— Возможно, — повторяет Степан. — Хорошее слово.
— Зачем вы так?
— А как? Верить вам на слово?
Я сжимаю пальцы на краю двери так сильно, что ногти болезненно упираются в дерево.
— Нет. Сначала вы можете хотя бы дослушать.
— Я уже прочитал достаточно.
Он достает телефон и открывает экран. Мне не нужно подходить ближе, чтобы понять, что там. Строки письма я узнаю даже на расстоянии, потому что такие письма не забываются. Тема. Имя Корсакова. Мой короткий ответ.
«Я поняла, Алексей Валерьевич. Готовлю».
Все внутри у меня оседает. Не потому, что это ложь, а потому что это правда, вырванная из середины. А правда, из которой вынули начало и конец, иногда страшнее лжи.
— Да, — признаю я. — Это мое письмо.
Степан едва заметно кивает, как будто я поставила подпись под собственным приговором.
— Благодарю за честность. Поздновато, но все же.
— Корсаков дал мне задание подготовить доверенность. Я испугалась. Я думала, что смогу держать все под контролем, выиграть время, понять, как выбраться. Да, я внесла правки. Да, я должна была сказать вам раньше. Но я не вложила ее в пакет и не собираюсь вкладывать.
— Не собираетесь теперь?
— Не собиралась уже утром.
— Удобно.
Вот это слово оказывается хуже крика. В нем есть все: его недоверие, презрение, боль, которую он прячет за ровным голосом, и мой собственный стыд.

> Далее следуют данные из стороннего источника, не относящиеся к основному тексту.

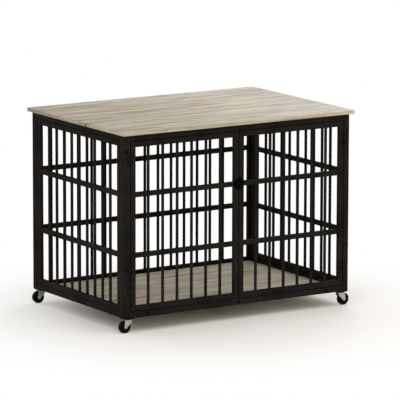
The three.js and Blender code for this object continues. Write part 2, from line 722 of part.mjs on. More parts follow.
const bracketX = frameLength / 2 - TUBE_DEPTH - SEAT;
crate.add(
  part('floor_bracket_left', floorBracket(), FINISHES.frameSteel, [-bracketX, 0, frameFoot], Math.PI),
  part('floor_bracket_right', floorBracket(), FINISHES.frameSteel, [bracketX, 0, frameFoot]),
);

for (const [side, sign] of [['left', -1], ['right', 1]]) {
  for (const [level, z] of Object.entries(boltLevels)) {
    crate.add(boltMesh(`post_bolt_front_${side}_${level}`, postBoltShank, sign * sideMiddleX, z, -1));
    crate.add(boltMesh(`post_bolt_back_${side}_${level}`, postBoltShank, sign * sideMiddleX, z, 1));
  }
  crate.add(part(`${side}_door`, door(), FINISHES.frameSteel, [sign * doorMiddleX, -endMiddleY, doorFoot]));
  for (const [level, z] of Object.entries(hingeLevels)) {
    const place = [sign * hingeAxisX, hingeAxisY, z];
    const hinge = `${side}_${level}_hinge`;
    crate.add(
      part(`${hinge}_post_leaf`, hingeLeaf(sign, [0, 2]), FINISHES.frameSteel, place),
      part(`${hinge}_door_leaf`, hingeLeaf(-sign, [1]), FINISHES.frameSteel, place),
      part(`${hinge}_pin`, hingePin(), FINISHES.frameSteel, place),
    );
  }
}

const latchPlace = [0, frontFace - SEAT, latchLevel];
crate.add(
  part('latch_body', latchBody(), FINISHES.latchSteel, latchPlace),
  part('latch_bolt', latchBolt(), FINISHES.latchSteel, latchPlace),
  part('latch_keeper', latchKeeper(), FINISHES.latchSteel, latchPlace),
);

const casterX = frameLength / 2 - CASTER_PLATE / 2;
const casterY = frameDepth / 2 - CASTER_PLATE / 2;
for (const [end, signY] of [['front', -1], ['back', 1]]) {
  for (const [side, signX] of [['left', -1], ['right', 1]]) {
    const corner = `${end}_${side}`;
    const caster = new THREE.Group();
    caster.position.set(signX * casterX, signY * casterY, 0);
    caster.rotation.z = signX < 0 ? Math.PI : 0;
    const axlePlace = [FORK_TRAIL, 0, WHEEL_RADIUS];
    caster.add(
      part(`caster_plate_${corner}`, casterPlate(), FINISHES.zinc),
      part(`caster_fork_${corner}`, casterFork(), FINISHES.zinc),
      part(`caster_wheel_${corner}`, casterWheel(), FINISHES.tread, axlePlace),
      part(`caster_axle_${corner}`, casterAxle(), FINISHES.zinc, axlePlace),
    );
    crate.add(caster);
  }
}

export default crate;
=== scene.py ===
"""Dog crate end table: tube frames with mitred corners and weld beads, grey oak boards, hinges, latch,
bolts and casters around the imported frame. Lengths in the settings are real sizes; everything is in metres."""

import json
import math

import bmesh
import bpy
from bpy.props import FloatProperty, FloatVectorProperty, IntProperty, PointerProperty
from mathutils import Matrix, Vector


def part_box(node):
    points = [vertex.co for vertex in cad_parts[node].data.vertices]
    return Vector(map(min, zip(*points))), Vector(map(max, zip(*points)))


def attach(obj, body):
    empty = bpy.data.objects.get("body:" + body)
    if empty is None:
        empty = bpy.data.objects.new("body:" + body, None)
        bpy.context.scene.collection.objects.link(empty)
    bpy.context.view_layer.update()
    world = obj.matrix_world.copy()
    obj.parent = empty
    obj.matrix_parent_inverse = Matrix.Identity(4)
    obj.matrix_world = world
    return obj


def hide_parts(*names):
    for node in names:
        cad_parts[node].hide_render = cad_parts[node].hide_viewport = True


bl_info = {
    "name": "Dog crate end table",
    "version": (1, 0, 0),
    "blender": (4, 5, 0),
    "location": "3D View > Sidebar > Crate table",
    "description": "Finishes the crate table's frames, boards, hinges, latch and casters",
    "category": "Object",
}

MM = 0.001
SIDES = ("left", "right")
ENDS = ("front", "back")
LEVELS = ("upper", "lower")

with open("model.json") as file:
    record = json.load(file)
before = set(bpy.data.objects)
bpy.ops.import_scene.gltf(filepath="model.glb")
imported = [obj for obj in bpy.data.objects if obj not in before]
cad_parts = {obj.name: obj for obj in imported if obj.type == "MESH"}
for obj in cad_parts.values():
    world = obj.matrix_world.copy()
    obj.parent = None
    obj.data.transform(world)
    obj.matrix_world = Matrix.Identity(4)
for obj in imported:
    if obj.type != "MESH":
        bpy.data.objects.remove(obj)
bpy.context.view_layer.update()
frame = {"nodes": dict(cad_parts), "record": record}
NODES = frame["nodes"]


# ------------------------------------------------------------------ settings


def hex_to_linear(code):
    """Linear colour of an sRGB hex value such as "#24201d"."""
    channels = [int(code[i:i + 2], 16) / 255 for i in (1, 3, 5)]
    return [c / 12.92 if c <= 0.04045 else ((c + 0.055) / 1.055) ** 2.4 for c in channels]


def length_setting(name, millimetres, description):
    return FloatProperty(name=name, default=millimetres * MM, unit="LENGTH", description=description)


def colour_setting(name, code, description):
    return FloatVectorProperty(name=name, size=3, subtype="COLOR", min=0, max=1,
                               default=hex_to_linear(code), description=description)


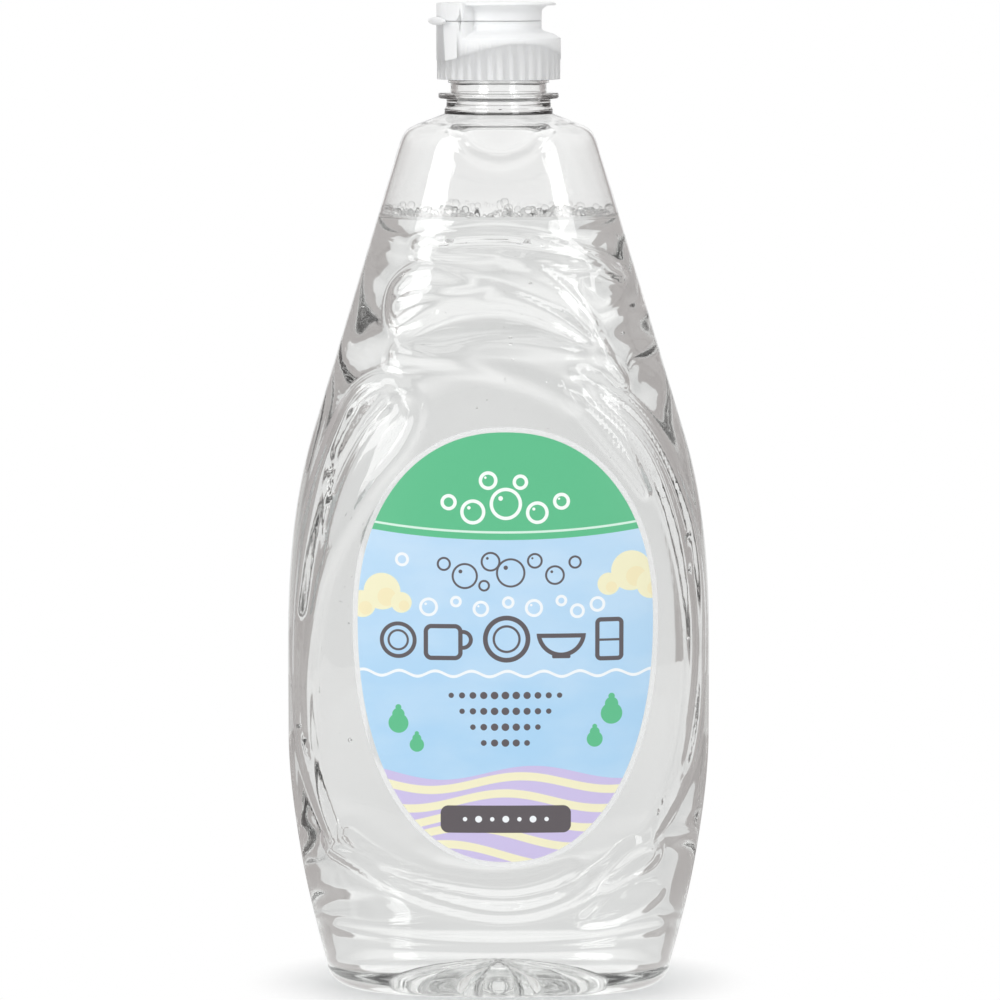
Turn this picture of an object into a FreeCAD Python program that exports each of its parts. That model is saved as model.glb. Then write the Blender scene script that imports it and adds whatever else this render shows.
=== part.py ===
import FreeCAD, Part
import math
import os
from FreeCAD import Vector

# Dish soap bottle with a flip-top closure. Millimetres, +Z up, origin under the middle of the foot.
# The front faces -Y and the wide side lies along X.

# Bottle body: heights and half sizes of its key sections
foot_half_width = 37.8
foot_half_depth = 17.6
heel_z = 6.0
heel_half_width = 44.2
heel_half_depth = 23.2
flank_z = 34.0
flank_half_width = 50.5
flank_half_depth = 24.6
belly_low_z = 65.0
belly_high_z = 82.0
belly_half_width = 53.6
belly_half_depth = 25.3
taper_z = 142.0
taper_half_width = 46.9
taper_half_depth = 23.8
shoulder_z = 213.0
shoulder_half_width = 25.4
shoulder_half_depth = 19.5
neck_foot_z = 222.2
heel_flare = 0.26
heel_depth_flare = 0.08
flank_flare = 0.16
flank_depth_flare = 0.03
shoulder_slope_share = 0.4
shoulder_sharpness = 5.0
body_fullness = 0.69
heel_steps = 5
wall = 0.8

# Pushed-up foot with radial ribs
push_half_width = 27.0
push_half_depth = 11.5
push_height = 6.5
push_rib_count = 10
push_rib_width = 1.6
push_rib_depth = 1.2

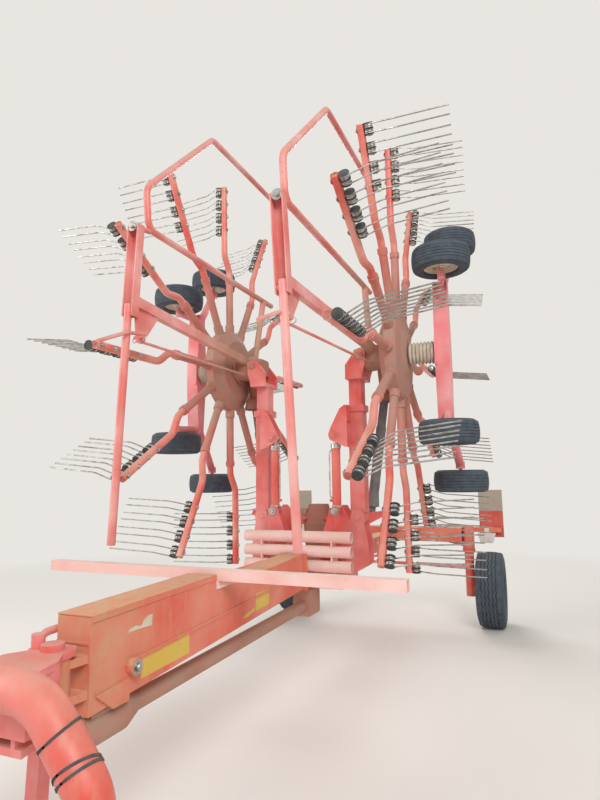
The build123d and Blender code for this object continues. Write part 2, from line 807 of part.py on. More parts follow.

— Степан, я отказалась до того, как вы все узнали.
— Откуда мне это знать?
— Потому что я вам говорю.
Он смотрит на меня так, что я сама слышу, как жалко это звучит.
— Вчера вы тоже могли сказать. На кухне. После парка. После того, как мой сын обнял меня в вашей прихожей.
Мой сын. Он говорит это впервые при мне не по телефону. Не как результат лаборатории, не как юридический факт, а как право, уже принятое внутрь. И у меня на секунду перехватывает дыхание.
— Ваш, — говорю я тихо. — Да.
Его щека дергается.
— Не надо сейчас делать вид, что вы рады.
— Я не делаю вид.
— Тогда что вы делали все это время?
Я замолкаю. Потому что на этот вопрос нет короткого ответа, который можно произнести в прихожей, пока в комнате играет ребенок.
Что я делала? Спасала Мишу, как умела. Работала, где могла. Держалась за деньги, за стабильность, за чужую милость, за документы, которые в любой момент могли повернуться против меня. Боялась Воронцовых. Боялась Корсакова. Боялась Степана, когда он впервые сказал «по документам вы ему никто». Боялась себя, когда поняла, что он уже не только угроза.
— Я растила Мишу, — отвечаю я.
Он смотрит на меня, и в его глазах на секунду мелькает что-то живое. Больное. Потом исчезает.
— И параллельно готовили документ, который должен был помочь Корсакову забрать мою компанию.